Я не признался, сжался в уголочке, переждал.
Регистрировали три человека, украинец из петлюровцев[158]
, девушка с милым лицом и равнодушный немец. Столики стояли рядом. Хвост общий. Я понял: попаду к петлюровцу — пропал, он уже нашел двух наших. Попаду к немцу или девушке — спасен, мой козырь. Считаю хвост, делю на три, путаюсь, опять начинаю считать. Наконец, все ясно, осталось два человека, я попадаю к петлюровцу. Тогда незаметно распускаю обмотку, отхожу в сторону, долго-долго перематываю ее. Потом иду — прямо к девушке. Слышу откуда-то: имя, отчество? И потом свой голос: Григорий Михайлович Москаленко. Прошел?Я назвался железнодорожником с Киевского вокзала — таких отпускали в первую очередь. Через два часа я уже шагал по дороге на Киев, показывая немецким патрулям свеженькие документы.
В Киеве я жил шесть лет. Имел много друзей среди русских, украинцев. Помогал им. Они помогали мне. Там оставалась жена и дочь. Сейчас в уме вставали все знакомые. Я мысленно спрашивал у каждого: «Пустишь? Дашь переодеться?» Идти к семье в центр города в красноармейской форме было невозможно.

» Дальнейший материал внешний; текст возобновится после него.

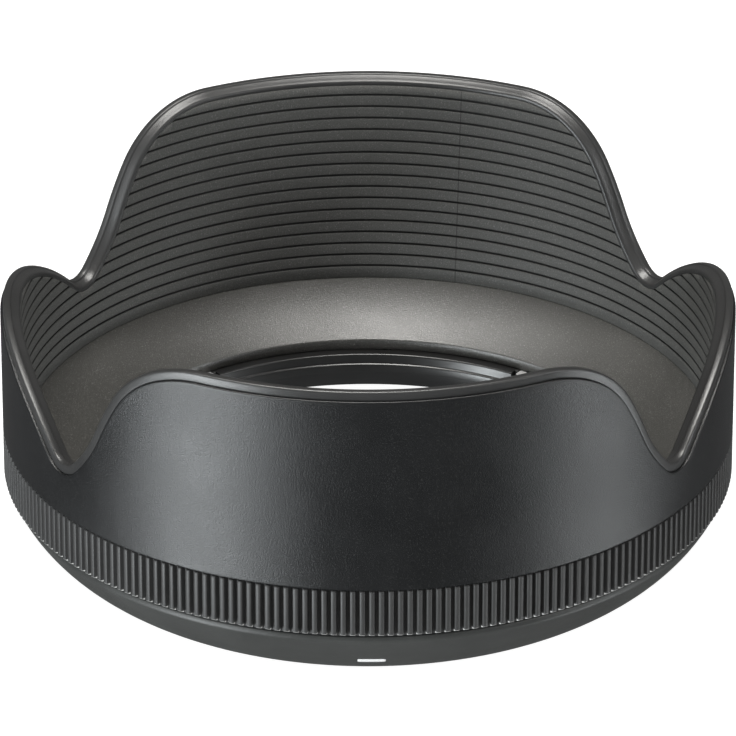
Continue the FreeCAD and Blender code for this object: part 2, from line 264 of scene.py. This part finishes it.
def plastic(
    name, colour, roughness, specular, grain, grain_scale, mottling=0.12, speck=0.0, sparkle=0.0
):
    """Moulded plastic: fine grain in the bump, slight change of tone and roughness, and pale dots
    painted into the colour as glints off the grain.
    """
    material = bpy.data.materials.new(name)
    material.use_nodes = True
    nodes = material.node_tree.nodes
    links = material.node_tree.links
    shader = nodes["Principled BSDF"]
    shader.inputs["Specular IOR Level"].default_value = specular
    where = nodes.new("ShaderNodeTexCoord")
    fine = nodes.new("ShaderNodeTexNoise")
    fine.inputs["Scale"].default_value = grain_scale
    fine.inputs["Detail"].default_value = 3.0
    fine.inputs["Roughness"].default_value = 0.6
    broad = nodes.new("ShaderNodeTexNoise")
    broad.inputs["Scale"].default_value = BROAD_SCALE
    broad.inputs["Detail"].default_value = 4.0
    links.new(where.outputs["Object"], fine.inputs["Vector"])
    links.new(where.outputs["Object"], broad.inputs["Vector"])
    tone = map_node(nodes, 0.3, 0.7, 1.0 - mottling, 1.0 + mottling)
    links.new(broad.outputs["Fac"], tone.inputs["Value"])
    tint = multiply_node(nodes)
    tint.inputs[6].default_value = (*colour, 1.0)
    links.new(tone.outputs["Result"], tint.inputs[7])
    colour_out = tint.outputs[2]
    if speck > 0:
        dots = map_node(nodes, 0.35, 0.75, 1.0 - speck, 1.0 + speck)
        links.new(fine.outputs["Fac"], dots.inputs["Value"])
        spotted = multiply_node(nodes)
        links.new(colour_out, spotted.inputs[6])
        links.new(dots.outputs["Result"], spotted.inputs[7])
        colour_out = spotted.outputs[2]
    # Painted highlights: pale dots in the colour that stand in for glints off the grain.
    if sparkle > 0:
        glint_noise = nodes.new("ShaderNodeTexNoise")
        glint_noise.inputs["Scale"].default_value = GLINT_SCALE
        glint_noise.inputs["Detail"].default_value = 1.0
        links.new(where.outputs["Object"], glint_noise.inputs["Vector"])
        glint_mask = map_node(nodes, 0.6, 0.74, 0.0, sparkle)
        links.new(glint_noise.outputs["Fac"], glint_mask.inputs["Value"])
        glint = nodes.new("ShaderNodeMix")
        glint.data_type = "RGBA"
        glint.inputs[7].default_value = GLINT_COLOUR
        links.new(glint_mask.outputs["Result"], glint.inputs["Factor"])
        links.new(colour_out, glint.inputs[6])
        colour_out = glint.outputs[2]
    links.new(colour_out, shader.inputs["Base Color"])
    gloss = map_node(nodes, 0.3, 0.7, roughness - GLOSS_SPREAD, roughness + GLOSS_SPREAD)
    links.new(broad.outputs["Fac"], gloss.inputs["Value"])
    links.new(gloss.outputs["Result"], shader.inputs["Roughness"])
    bump = nodes.new("ShaderNodeBump")
    bump.inputs["Strength"].default_value = grain
    bump.inputs["Distance"].default_value = BUMP_DEPTH
    links.new(fine.outputs["Fac"], bump.inputs["Height"])
    links.new(bump.outputs["Normal"], shader.inputs["Normal"])
    return material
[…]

Подумав, я решил направиться к рельсовому осмотрщику Пасечнику, жившему на краю города. Я знал его уже много лет, встречался с ним раз шесть или восемь в месяц, и он всегда казался мне хорошим человеком, порядочным, иначе не скажешь. Это был совсем старый старичок, пыльный. О евреях такого склада говорят, паршивенький. Но Пасечник был не еврей, и я мог идти в его дом. Уже темнело, когда я постучал в окошко, — робко-робко, чтобы никого не рассердить. Старик выглянул и отшатнулся: «Грицко, ты? Уходи скорей — себя погубишь и меня погубишь. Вашего брата по всему городу ищут». Но я понимал, что старик не выгонит меня. Кроме того, идти было больше некуда. И я сказал: «Возьми у меня все, век тебе служить буду. Но мне нужно переодеться и идти в центр к семье. Я ничего не могу делать, пока не узнаю, что с семьей».
Наступали новые времена, рабские времена. Потом, когда я вспоминал Пасечника, я думал, что мои слова о вечной службе могли показаться не брехней, а обязательством.
Из-за стариковой спины выглядывала Пасечниха — дебелая баба, разъевшаяся на картошке с подсолнечным маслом со своего огорода. Она совсем осовела от страха и только твердила: «Гоны жыда! Гоны жыда!» И все же я переночевал у старика и наутро получил у него старый костюм и штиблеты. Я вынул три тридцатки (из пяти бывших у меня), но старик отказался. Страх соскочил с него, и он хотел делать свое святое дело свято до конца.
Позже немцы запретили эти тридцатки с портретами Ленина и разрешали только мелкие купюры — с изображением рабочего и крестьянина. Такая у них была политика.
Пасечник рассказал мне, как собирали списки евреев через управдома и «актив» соседей; как шла истерическая торговля за выкрестов, за еврейских жен христианских мужей; как шли евреи по улице — не стройной колонной, а нескончаемой очередью, хвостом — в лавку, где выдавали смерть.
Я попрощался и без надежды побрел к себе домой. Мы жили на третьем этаже. Во дворе мне никто не встретился. Взбежав по лестнице, я увидел, что дверь открыта, в комнатах все перевернуто, лак с гардероба содран большими полосами.
На шум вышла Кондратьевна — соседка, серьезная старуха. Она только покачала головой: «Ну, Григорий Моисеевич, ты счастливый человек. Твоя женка уехала с последним эшелоном в Ташкент — туда теперь все ваши едут». Так у меня появилась первая цель в жизни — выжить, дождаться, повидать жену и Катю.